I was mad, but I knew I wasn’t going to stay mad. Here’s why. I can only be mad at Terry for a few minutes, because he has the best pitiful face of anybody I’ve ever known. He used to be called Ted for teddy bear in high school. All he has to do is turn those sad brown eyes to me, and I melt like Jell-O on a Fourth of July picnic.

He’s not even a good apologizer. He’ll break something of mine, and make some comment about someone shouldn’t have left it in such a precarious place. I still can’t stay mad.

I’m really pathetic in that way, and I probably need some sort of help for it. I have many friends who are psychotherapists.

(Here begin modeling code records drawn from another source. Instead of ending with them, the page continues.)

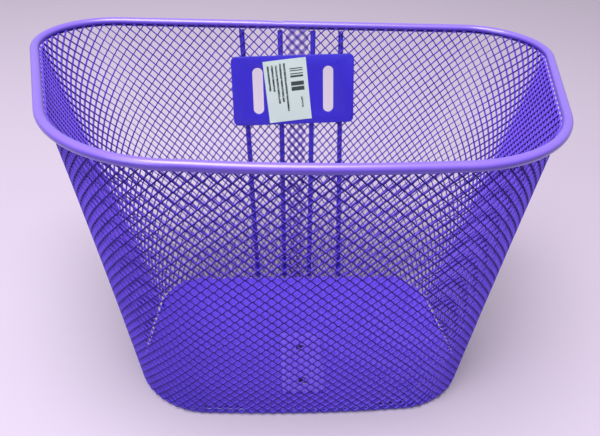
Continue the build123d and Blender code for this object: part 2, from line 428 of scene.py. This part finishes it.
def enamel(name, colour, deep_colour, roughness):
    """Glossy powder coat: slow drifts of tone, a fine orange-peel surface."""
    shader = Shader(name, Coat_Weight=0.8, Coat_Roughness=0.22, IOR=1.5)
    where = shader.node("ShaderNodeTexCoord", output=3)
    drift = shader.node("ShaderNodeTexNoise", None, {"Vector": where, "Scale": 22.0, "Detail": 3.0})
    peel = shader.node("ShaderNodeTexNoise", None, {"Vector": where, "Scale": 900.0, "Detail": 2.0})
    shader.feed("Base Color", shader.mix(drift * 0.8, colour, deep_colour))
    shader.feed("Roughness", drift * 0.12 + roughness)
    bump = shader.node("ShaderNodeBump", None, {"Strength": 0.18, "Distance": 0.0002, "Height": peel})
    shader.feed("Normal", bump)
    return shader.material


def enamel_with_painted_shade(name, lit, shaded, roughness, gloss, level=0.3):
    """The same powder coat with painted light and shade: what faces up is painted light, and cut edges
    and undersides are painted dark as shade. The share follows the height of the face's normal."""
    shader = Shader(name, Coat_Weight=gloss, Coat_Roughness=0.2, Specular_IOR_Level=level)
    where = shader.node("ShaderNodeTexCoord", output=3)
    normal = shader.node("ShaderNodeNewGeometry", output=3)
    facing_up = shader.node("ShaderNodeSeparateXYZ", None, {0: normal}, output=2)
    drift = shader.node("ShaderNodeTexNoise", None, {"Vector": where, "Scale": 30.0, "Detail": 3.0})
    share = shader.node("ShaderNodeClamp", None, {0: facing_up * 1.5 + drift * 0.4 - 0.25})
    shader.feed("Base Color", shader.mix(share, shaded, lit))
    shader.feed("Roughness", drift * 0.12 + roughness)
    return shader.material


def between(value, low, high):
    return (value > low) * (value < high)


def label_paper():
    """Pale thermal paper. Broken bars stand for its lines of print, and stripes for its code. The
    piece's UV map runs across and up the label, both from 0 to 1."""
    shader = Shader("sticker_paper", Roughness=0.6)
    across, up = (
        shader.node("ShaderNodeSeparateXYZ", None, {0: shader.node("ShaderNodeUVMap")}, output=k)
        for k in (0, 1)
    )
    where = shader.node("ShaderNodeUVMap")
    letters = shader.node("ShaderNodeTexNoise", None, {"Vector": where, "Scale": 34.0, "Detail": 1.0})
    lines = 0
    for number, (start, end) in enumerate(PRINT_ENDS):
        left = PRINT_LEFT + PRINT_STEP * number
        lines = lines + between(across, left, left + PRINT_WIDTH) * between(up, start, end)
    ink = lines * between(letters, 0.36, 0.66)
    row = shader.node("ShaderNodeMath", {"operation": "FLOOR"}, {0: up * CODE_ROWS})
    stripe = shader.node("ShaderNodeTexWhiteNoise", {"noise_dimensions": "1D"}, {"W": row})
    code = between(across, 0.60, 0.90) * between(up, 0.44, 0.90) * (stripe > 0.42)
    small = between(across, 0.80, 0.84) * between(up, 0.20, 0.38) * (letters > 0.45)
    dark = ink + code + small
    paper_tone = shader.mix(letters * 0.25, PAPER_LIGHT, PAPER_DARK)
    shader.feed("Base Color", shader.mix(dark, paper_tone, INK))
    return shader.material


def floor_paper():
    """Seamless backdrop paper, pale, with the faintest mottling."""
    shader = Shader("floor_paper", Roughness=0.9)
    where = shader.node("ShaderNodeTexCoord", output=3)
    mottle = shader.node("ShaderNodeTexNoise", None, {"Vector": where, "Scale": 3.0, "Detail": 2.0})
    shader.feed("Base Color", shader.mix(mottle * 0.5, FLOOR_LIGHT, FLOOR_DARK))
    return shader.material


# Painted light and shade: rim, wall mesh and base are lighter where their faces point up and darker on
# their undersides.
rim_enamel = enamel_with_painted_shade("rim_enamel", RIM_LIT, RIM_SHADED, 0.30, 0.8, 0.6)
mesh_enamel = enamel_with_painted_shade("mesh_enamel", MESH_LIT, MESH_SHADED, 0.40, 0.0, 0.1)
base_enamel = enamel_with_painted_shade("base_enamel", BASE_LIT, MESH_SHADED, 0.36, 0.15, 0.2)
# Stay plate: a lighter copy of the enamel, painted light.
stay_enamel = enamel("stay_enamel", STAY_LIT, STAY_LIT_DEEP, 0.36)
# Wires and hanger plate: a darker copy of the enamel, painted shade.
wire_enamel = enamel("wire_enamel", BLUE_VIOLET, BLUE_VIOLET_SHADE, 0.34)
plate_enamel = enamel("plate_enamel", BLUE_VIOLET, BLUE_VIOLET_SHADE, 0.42)
paper = label_paper()


# ---------------------------------------------------------------- expanded mesh


def node_axes(name):
    """Centre of a flat CAD node, and its directions across, up and towards the front of the basket:
    the principal axes of its corners, longest first."""
    corners = np.array([v.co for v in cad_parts[name].data.vertices])
    corners = np.unique(np.round(corners / (0.01 * MM)), axis=0) * 0.01 * MM
    centre = (corners.min(axis=0) + corners.max(axis=0)) / 2
    axes = np.linalg.svd(corners - corners.mean(axis=0), full_matrices=False)[2]
    up = max(axes[:2], key=lambda axis: abs(axis[2]))
    up = up * np.sign(up[2])
    front = axes[2] * -np.sign(axes[2][1])
    return centre, np.cross(up, front), up, front


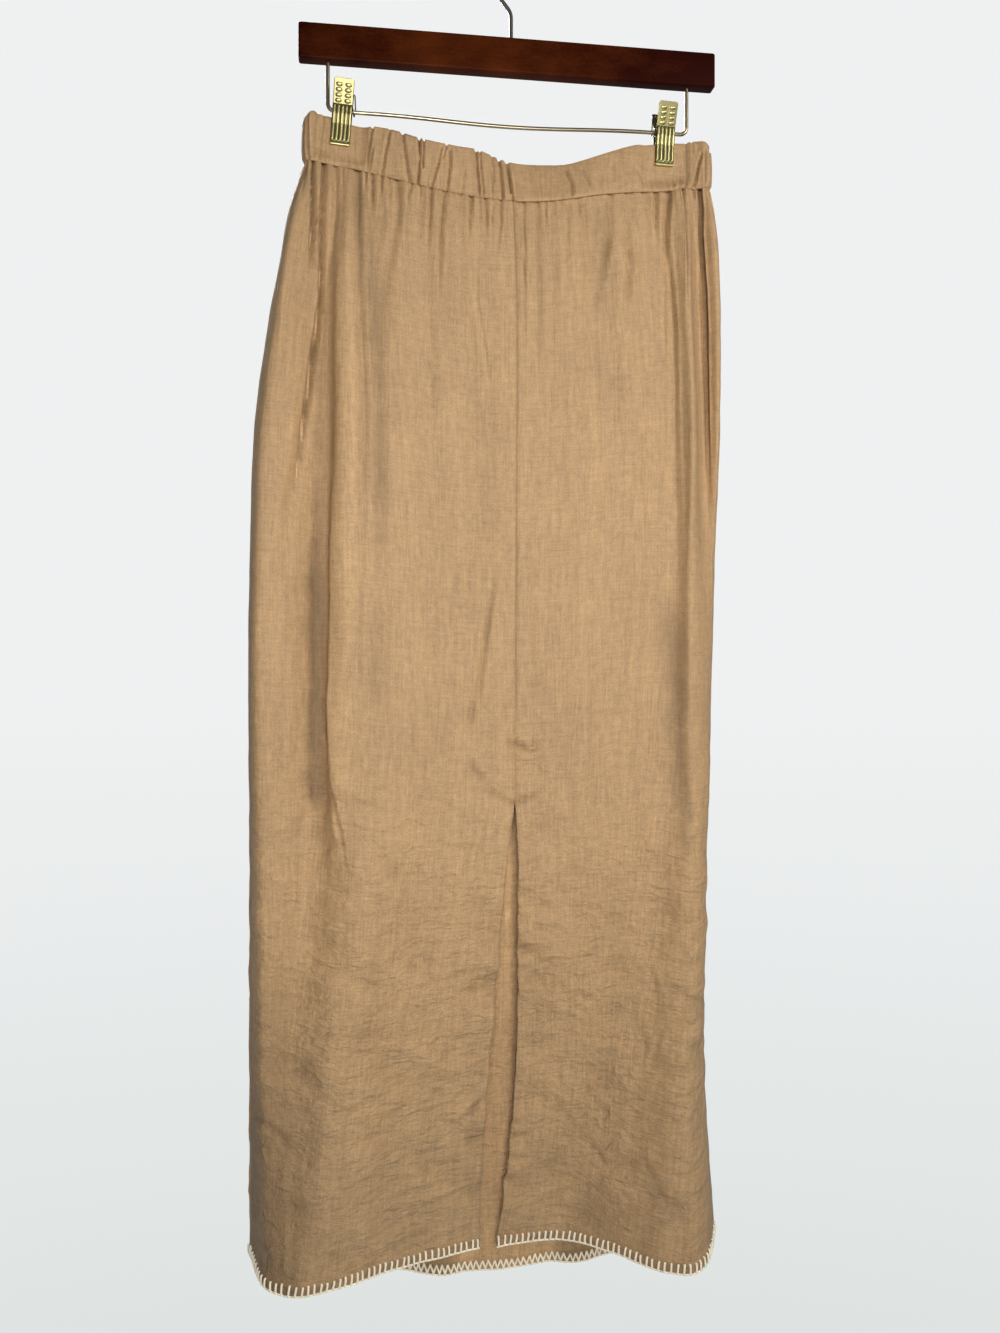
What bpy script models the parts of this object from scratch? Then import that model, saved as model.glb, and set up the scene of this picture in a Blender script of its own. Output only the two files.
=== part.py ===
"""Maxi skirt hung by two clips from a wooden skirt hanger, at real size.

The origin is the inside of the hook's crown, where a rail or nail carries the hanger. +X runs along
the bar to the viewer's right, +Y points to the wall behind the skirt and +Z is up. Tables are in
millimetres, and the objects are made in metres.
"""

import math

import bmesh
import bpy
import numpy as np

MM = 0.001
GAP = 0.3

# The angles over which an edge is shaded sharp
SHARP_CLOTH, SHARP_WOOD = 60.0, 35.0

# The cloth
CLOTH = 1.5
BAND_WALL = 2.6
BAND_PROUD = 0.8
BACK_Y = 14.0
PANEL_LENGTH = 900.0

# Edges that sag between the clips, each a row of (x, z): the waistband's top, the seam under it
# and the hem of the back
BAND_TOP = (
    (-176, -158), (-168, -151.5), (-157, -151.4), (-133, -158), (-103, -162), (-76, -169), (-50, -172.5),
    (-29, -174), (-8, -180.5), (28, -181.5), (49, -179.5), (65, -174.5), (84, -167.8), (103, -161.6),
    (124, -157.5), (150, -155), (168, -155.1), (177, -161),
)
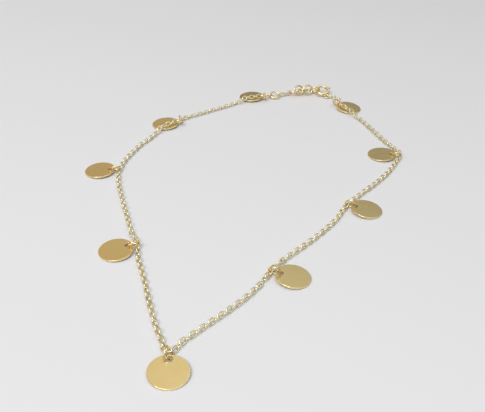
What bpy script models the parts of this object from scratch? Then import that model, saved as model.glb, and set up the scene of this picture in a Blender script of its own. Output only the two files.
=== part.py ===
"""Anklet: a fine cable chain with nine round discs, an extension of jump rings and a spring-ring clasp.

Sizes and places are in millimetres and in plan. Meshes and curves are made in metres, measured from the
model's origin. The anklet lies on the plane z = 0.
"""

from collections import namedtuple
from math import asin, atan2, cos, pi, radians, sin, sqrt

import bmesh
import bpy
from mathutils import Matrix, Vector

MM = 0.001

# Plan position that becomes the model's origin
PLAN_CENTRE = Vector((1.111, 124.053, 0.0))

# Points nearer than this are one point when a wire becomes a mesh, and edges sharper than this stay crisp
WELD = 0.002
CRISP_EDGE = 25.0

# Discs
DISC_RADIUS = 3.25
DISC_THICKNESS = 0.32
DISC_SIDES = 40
DISC_EDGE_BEVEL = 0.05
HOLE_RADIUS = 0.6
HOLE_SIDES = 16
HOLE_FROM_CENTRE = 2.375

# Sides of a round wire: thin wires, the chain's tubes, and the clasp's tube
WIRE_SIDES = 6
TUBE_SIDES = 8
BORE_SIDES = 10
CLASP_SIDES = 12

# Jump rings that carry the discs
RING_RADIUS = 1.12
RING_WIRE = 0.19
RING_SIDES = 18

# Links of the chain, an oval with round ends
LINK_WIRE = 0.135
LINK_HALF_LENGTH = 0.6735
LINK_HALF_WIDTH = 0.465
LINK_END_SIDES = 5
LINK_YIELD = 0.6
LINK_PITCH = 2 * (LINK_HALF_LENGTH - LINK_WIRE)

# Tubes that stand for the links between the discs
CHAIN_RADIUS = 0.5
CHAIN_HEIGHT = 0.5
CHAIN_STEP = 2.9
CHAIN_FEWEST_STEPS = 3
CHAIN_END_GAP = 0.14
CHAIN_OVER_DISC = 1.02
CHAIN_RAMP = (4.3, 6.6)
CHAIN_BLEND = 2.5
CURVE_STEPS = 24
HEADING_SPAN = 0.4

# Jump rings and small links of the extension
EXTENSION_RADIUS = 1.275
EXTENSION_WIRE = 0.225
EXTENSION_SIDES = 20
SMALL_LINKS = 4
SMALL_LINK_HANG = 0.235

# Spring-ring clasp: angles are in degrees round the ring, counted from its eye
CLASP_CENTRE = Vector((21.0, 178.2, 1.28))
CLASP_TILT = 20.0
CLASP_HEADING = -63.0
CLASP_RADIUS = 1.6
CLASP_TUBE = 0.44
CLASP_SEGMENT = 11.25
CLASP_GAP = (125.0, 170.0)
BORE_RADIUS = 0.31
BORE_DEPTH = 112.5
BORE_SEGMENTS = 11
SOCKET_SEGMENTS = 2
BOLT_RADIUS = 0.23
BOLT_SPAN = (64.0, 174.5)
BOLT_TRAVEL = 50.0
LEVER_ANGLE = 92.0
LEVER_RADIUS = 0.13
LEVER_PAD = 0.26
PAD_SIDES = 10
LEVER_REACH = 2.38
SLOT_RADIUS = 1.98
SLOT_HALF_WIDTH = 0.26
SLOT_MARGIN = 8.0
SLOT_SEGMENTS = 6
EYE_FROM_CENTRE = 2.55
EYE_RADIUS = 0.60
EYE_WIRE = 0.17
EYE_SIDES = 14

# Where on its ring a station's chain link hangs, in degrees from the side away from the disc
ON_RIM = -44.0
ON_LOW_RIM = -35.0
ON_TOP = 150.0

# A station is a disc with its ring and its link, in order round the loop from the extension.
# heading points from the disc's centre to its hole, hole_z is the hole's height, lean is the ring's slope,
# negative where its top leans to the right of the heading.
Station = namedtuple("Station", "x y heading hole_z lean hangs")
STATIONS = [
    Station(1.2, 173.9, -20.0, 0.64, -45.0, ON_TOP),
    Station(-20.2, 154.8, 8.0, 0.64, -45.0, ON_TOP),
    Station(-31.75, 130.1, 8.0, 0.64, -45.0, ON_LOW_RIM),
    Station(-23.0, 100.9, 33.0, 0.68, -45.0, ON_LOW_RIM),
    Station(-9.9, 71.3, 95.0, 0.68, 65.0, ON_RIM),
    Station(9.5, 95.2, 167.0, 0.66, 65.0, ON_RIM),
    Station(25.6, 118.5, 165.0, 0.64, 65.0, ON_RIM),
    Station(32.4, 143.0, -4.0, 0.64, -45.0, ON_LOW_RIM),
    Station(27.4, 169.1, 150.0, 0.64, 45.0, ON_TOP),
]

# Plan points of the chain's route between each station and the next, chosen by hand
ROUTE = [
    [(-1.6, 169.9), (-5.1, 167.0), (-8.8, 163.9), (-12.4, 161.0), (-15.8, 158.2)],
    [(-20.6, 151.4), (-22.5, 147.2), (-25.1, 141.3), (-26.9, 135.2)],
    [(-27.0, 126.4), (-24.9, 118.7), (-22.3, 110.7), (-20.5, 105.2)],
    [(-18.6, 99.0), (-16.4, 92.0), (-14.5, 85.4), (-12.4, 79.4)],
    [(-8.6, 77.6), (-5.3, 81.4), (-1.7, 85.4), (2.3, 90.4)],
    [(8.3, 100.3), (13.9, 107.0), (18.8, 113.9)],
    [(24.5, 123.5), (29.4, 129.7), (33.1, 135.2), (35.2, 139.4)],
    [(35.3, 147.2), (33.7, 151.2), (31.6, 157.0), (29.3, 162.6)],
]
ROUTE_FROM_EXTENSION = [(5.1, 173.55)]
ROUTE_TO_CLASP = [(25.1, 173.4), (24.1, 175.5)]

# Rings of the extension from the chain to the clasp: turn is the heading of the ring's level diameter,
# and lean its slope about that diameter
Loop = namedtuple("Loop", "x y z turn lean")
EXTENSION = [
    Loop(7.7, 174.78, 0.72, 28.0, 22.0),
    Loop(12.95, 177.29, 0.80, 19.2, -24.7),
    Loop(14.35, 177.53, 1.33, 29.2, 60.2),
    Loop(15.60, 177.74, 1.38, -0.4, -30.4),
    Loop(16.91, 177.96, 1.35, 21.8, 61.9),
    Loop(18.86, 178.31, 1.31, -0.2, -50.2),
]


def flat(heading, length=1.0):
    return Vector((cos(radians(heading)), sin(radians(heading)), 0.0)) * length


def framed(origin, along, across):
    """A placing whose X runs along, and whose Y is the part of across that is square to it."""
    x = along.normalized()
    y = (across - across.dot(x) * x).normalized()
    return Matrix.Translation(origin) @ Matrix((x, y, x.cross(y))).transposed().to_4x4()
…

Are any of you reading this?

When I get home, I’m going to buy everyone in my family a compass, a whistle, put batteries in the flashlights, and string them all on my family's key chains.

I’m going to have my shoes bronzed, and then I’m writing Lands End a letter and tell them about how I stomped through a swamp with their suede moccasins on. I figure they’ll put me in a catalog or something.

I'm also thankful for the cashmere socks I had on, though I may never get all the briars out of them.

A couple of nights after we returned home, I awoke from a sound sleep calling out, “I don’t know where I am. I don’t know where I am.”

Terry kissed me, held me close in his arms, and whispered in my ear, “You’re home.”

And that my friends, is a perfect example of why I can never stay mad at the man.

In his heart a man plans his course, but the Lord determines his steps (Proverbs 16:9).

He determines the number of the stars and calls them each by name (Psalm 147:4).